I have been looking for the pacific flyway council recommendations but haven't been able to find anything yet. Have they released their recommendations?


----------



## Swaner (Sep 10, 2007)

dkhntrdstn said:


> You can most likely count on having one pintail limit this year. with them not doing good in the breeding.


I'd sure hate to see a 1 pintail limit this year. I see more and more of them every year so I think that bag limits have been working.
I remember reading in the recent breeding survey that they believe the pintails overflew the prairie region up to the boreal forest due to poor habitat conditions. I sure hope that's true.


----------



## dkhntrdstn (Sep 7, 2007)

Swaner said:


> dkhntrdstn said:
> 
> 
> > You can most likely count on having one pintail limit this year. with them not doing good in the breeding.
> ...


Im there with you.I hate seeing only one pintail limit.Im hoping im wrong with it. but that what im saying going to happen. then if im wrong then I will be happy.


----------



## duckhunter1096 (Sep 25, 2007)

travis madden said:


> I don't think that will happen. A blue bill is also known as a scaup


Not to be the forum "Nazi"... But I think you have it backwards... The Scaup are also known as a Blue Bill. Sorry to bust all technical on ya. Bird ID is very important to me (and the DWR), and if the guy is new to waterfowl, I'd hate for him to run in to a C.O. and call it a bluebill.


----------



## Fowlmouth (Oct 4, 2008)

diverfreak said:


> Fowlmouth said:
> 
> 
> > I'm more curious what will happen with the pintail limit.
> ...


Pintails going from a 2 bird limit to a single bird limit.
Pintail numbers are down this year. That's all.


----------



## Donttreadonme (Sep 11, 2007)

duckhunter1096 said:


> travis madden said:
> 
> 
> > I don't think that will happen. A blue bill is also known as a scaup
> ...


 -Ov- :rotfl: :_O=:


----------



## travis madden (Sep 29, 2007)

duckhunter1096 said:


> travis madden said:
> 
> 
> > I don't think that will happen. A blue bill is also known as a scaup
> ...


He asked what a blue bill was it is a scaup. He didn't ask what a scaup was called.
I am glad to see that you take your bird identification seriously. More hunters should follow your example.


----------



## duckkiller31 (May 25, 2012)

does anybody have a scaulp picture? so i know what your talking about


----------



## duckkillerclyde (Mar 26, 2012)

duckkiller31 said:


> does anybody have a scaulp picture? so i know what your talking about


----------



## Jeff Bringhurst (May 20, 2009)

I am just reading through the RAC recomendations and as of right now it looks like an increase to a 7 scaup limit.


----------



## duckkillerclyde (Mar 26, 2012)

Here is the email I just received today. it is from the Pac Flyway rep from Oregon.
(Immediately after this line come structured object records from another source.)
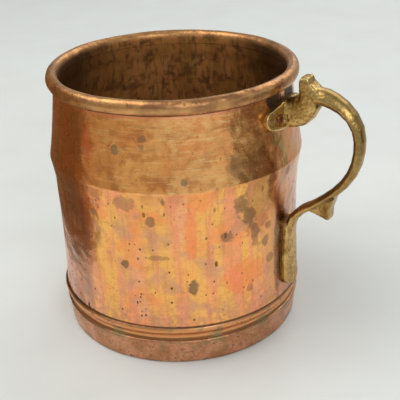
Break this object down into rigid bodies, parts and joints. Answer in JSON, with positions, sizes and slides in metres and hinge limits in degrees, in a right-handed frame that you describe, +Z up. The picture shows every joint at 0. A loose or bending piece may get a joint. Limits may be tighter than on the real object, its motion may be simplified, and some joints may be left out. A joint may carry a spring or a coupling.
{
  "type": "mug",
  "caption": "Large copper mug with a wired rolled rim, a shouldered wall, a seamed base pan and a riveted cast brass handle with a thumb piece.",
  "frame": {"origin": "centre of the foot face, on the mug's axis", "axes": "+Z up along the mug's axis, +X towards the handle"},
  "size_m": [0.171, 0.1336, 0.1426],
  "materials": {
    "copper_wall": "aged polished copper, dented and spotted",
    "iron_wire": "drawn iron wire, hidden",
    "copper_base": "aged copper, duller than the wall",
    "tin_solder": "grey soft solder",
    "brass_handle": "cast brass with dark patina in the recesses",
    "copper_rivet": "hammered copper, darkened"
  },
  "bodies": {
    "root": {"wall_shell": "copper_wall", "rim_wire": "iron_wire", "base_pan": "copper_base", "seam_solder": "tin_solder", "handle": "brass_handle", "rivet_upper_front": "copper_rivet", "rivet_upper_rear": "copper_rivet", "rivet_lower": "copper_rivet"}
  },
  "joints": []
}
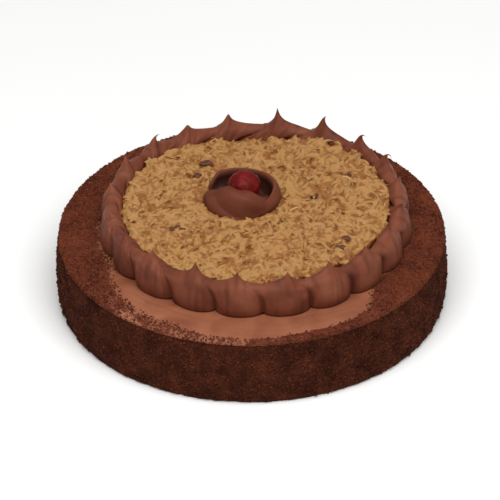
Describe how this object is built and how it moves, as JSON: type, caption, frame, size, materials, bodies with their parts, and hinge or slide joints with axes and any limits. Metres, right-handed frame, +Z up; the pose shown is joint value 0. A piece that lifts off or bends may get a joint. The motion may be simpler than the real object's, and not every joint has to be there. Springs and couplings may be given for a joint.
{
  "type": "german chocolate cake",
  "caption": "Round crumb-coated chocolate cake with a piped icing border, a coconut and pecan filling on top, and a rosette with a cherry.",
  "frame": {"origin": "centre of the cake's flat base", "axes": "+Z up; -Y is the front that the picture shows, and +X is to its right"},
  "size_m": [0.2065, 0.2065, 0.073],
  "materials": {
    "chocolate_crumbs": null,
    "chocolate_icing": "whipped milk chocolate icing, smooth with a soft satin sheen; matte plastic stands in for icing",
    "coconut_pecan_filling": "cooked caramel custard full of shredded coconut and chopped pecans, moist and lumpy; matte plastic stands in for it",
    "maraschino_cherry": "candied red cherry with a wet wrinkled skin; gloss plastic stands in for it"
  },
  "bodies": {
    "root": {"crumb_coated_cake": "chocolate_crumbs", "top_icing": "chocolate_icing", "piped_border": "chocolate_icing", "coconut_pecan_filling": "coconut_pecan_filling", "icing_rosette": "chocolate_icing", "cherry": "maraschino_cherry"}
  },
  "joints": []
}
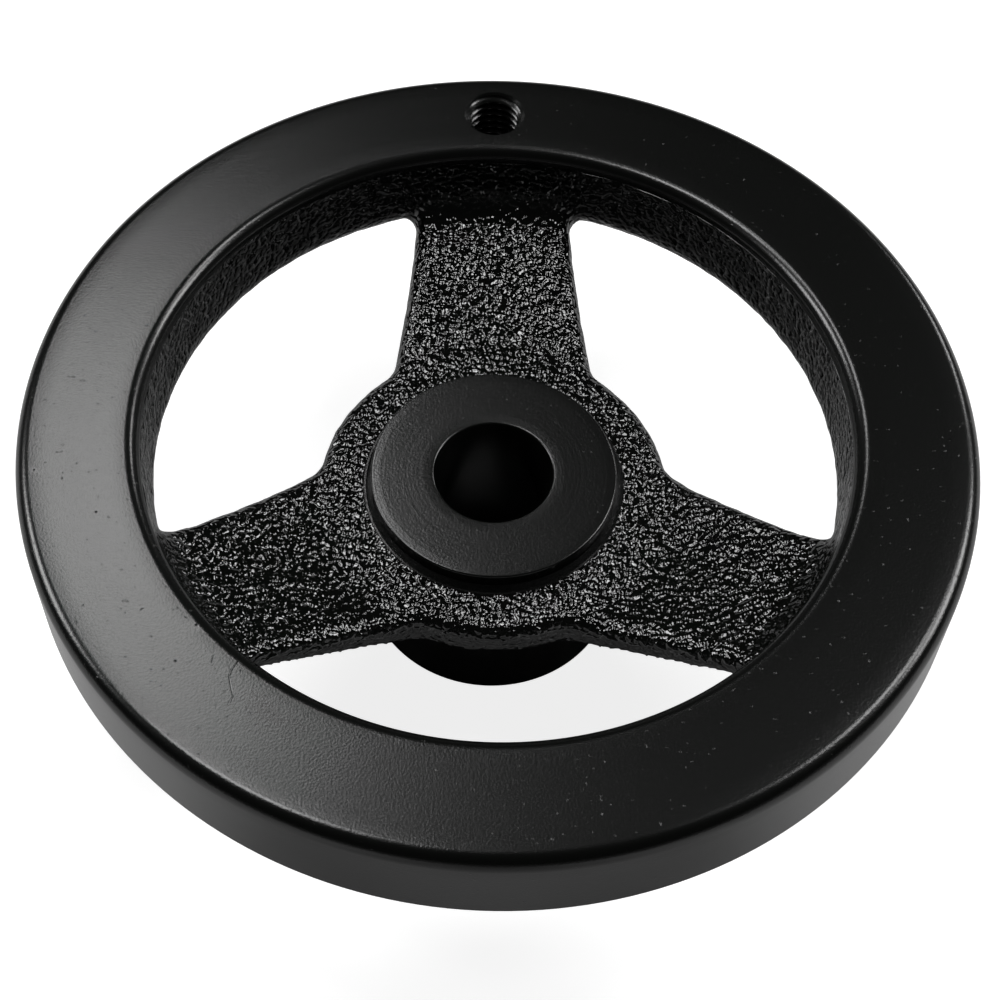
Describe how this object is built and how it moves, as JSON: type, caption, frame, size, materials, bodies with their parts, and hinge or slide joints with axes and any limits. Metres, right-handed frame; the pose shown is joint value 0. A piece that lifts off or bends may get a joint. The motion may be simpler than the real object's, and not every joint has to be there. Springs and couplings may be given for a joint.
{
  "type": "machine handwheel",
  "caption": "Black cast machine handwheel with a flat turned rim, dished spokes, a bored hub reaching below the rim, and a tapped hole in the rim for a handle.",
  "frame": {"origin": "on the wheel's axis, at the lower end of the hub", "axes": "+Z along the axis, from the lower end of the hub towards the rim's flat face; +Y towards the tapped hole for the handle"},
  "size_m": [0.125, 0.125, 0.0414],
  "materials": {
    "casting": "black finish, satin on the turned faces and coarse on the cast ones"
  },
  "bodies": {
    "root": {"handwheel": "casting"}
  },
  "joints": []
}
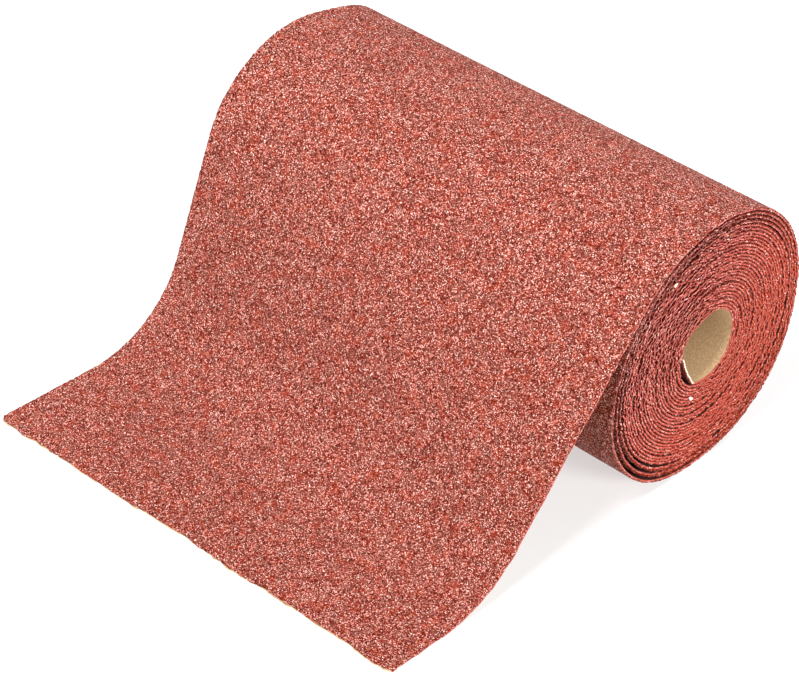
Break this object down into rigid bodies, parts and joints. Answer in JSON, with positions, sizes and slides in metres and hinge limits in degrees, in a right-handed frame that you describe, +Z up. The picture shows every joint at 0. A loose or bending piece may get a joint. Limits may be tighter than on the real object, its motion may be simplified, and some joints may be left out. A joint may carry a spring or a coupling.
{
  "type": "coarse abrasive paper roll",
  "caption": "Coreless roll of coarse red abrasive paper, wound grit side out, with its free end drawn off the top and lying on the bench.",
  "frame": {"origin": "on the bench, in the middle of the object's bounding box", "axes": "+X along the roll's axis, -Y the way the free leaf runs out, +Z up"},
  "size_m": [0.115, 0.1282, 0.0634],
  "materials": {
    "abrasive_coat": "matte",
    "backing_paper": "matte",
    "wound_strip": "matte"
  },
  "bodies": {
    "loose_wrap": {"outer_turn_paper": "backing_paper", "outer_turn_coat": "abrasive_coat", "second_turn_paper": "backing_paper", "second_turn_coat": "abrasive_coat", "third_turn_paper": "backing_paper", "third_turn_coat": "abrasive_coat"},
    "wound_pack": {"wound_turns": "wound_strip", "innermost_turn_paper": "backing_paper", "innermost_turn_coat": "abrasive_coat", "inner_end_flap_paper": "backing_paper", "inner_end_flap_coat": "abrasive_coat"},
    "free_leaf": {"free_leaf_paper": "backing_paper", "free_leaf_coat": "abrasive_coat"}
  },
  "joints": [
    {"name": "roll_turn", "type": "hinge", "parent": "loose_wrap", "child": "wound_pack", "pos_m": [0, 0.03241, 0.03168], "axis": [1, 0, 0], "continuous": true},
    {"name": "leaf_lift", "type": "hinge", "parent": "loose_wrap", "child": "free_leaf", "pos_m": [0, 0.00641, 0.0494], "axis": [-1, 0, 0], "range_deg": [0, 75]}
  ]
}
----- Forwarded Message -----

Sent: Monday, July 23, 2012 3:27 PM
Subject: Goose hunting input and duck bag limit information

More input on goose season structures in the permit goose zone is needed. 
Since it reopened to fall/winter goose hunting during 2007, Tillamook County has been treated differently in regard to open hunt days, season structure and bag limits than all other counties in the permit goose zone. The reason we took a conservative stance in Tillamook County was to keep the potential for harvest of Semidi Island Aleutian and dusky Canada geese at a minimum. Check station monitoring has confirmed these populations of geese are rarely, if ever, part of the check station record in Tillamook County, despite both being present in fair numbers in local areas. Although bag limits were standardized across the permit zone last season the open days and season structure in Tillamook County still differ from that of the balance of the permit zone. Therefore, to reduce regulation complexity we are proposing to align the open hunt days and season structure in Tillamook County with the balance of the permit zone this season. Under this proposal hunting would occur 5-days per week during 3 distinct hunt periods. Your thoughts? 
Also, FYI, duck seasons will once again be liberal, similar dates to last year. Bag limits for mallards unchanged, 2 pintails, 1 canvasback for the entire season, with the biggest change being 7 scaup daily for the entire duck season.


----------



## duckhunter1096 (Sep 25, 2007)

I'm curious... How in the hell would you successfully monitor a "1 canvasback for the entire season" limit? Obviously you'd be putting a LOT of trust in the hunter. But unfortunately as we've all seen & heard, this isn't always the best method.


----------



## dkhntrdstn (Sep 7, 2007)

duckhunter1096 said:


> I'm curious... How in the hell would you successfully monitor a "1 canvasback for the entire season" limit? Obviously you'd be putting a LOT of trust in the hunter. But unfortunately as we've all seen & heard, this isn't always the best method.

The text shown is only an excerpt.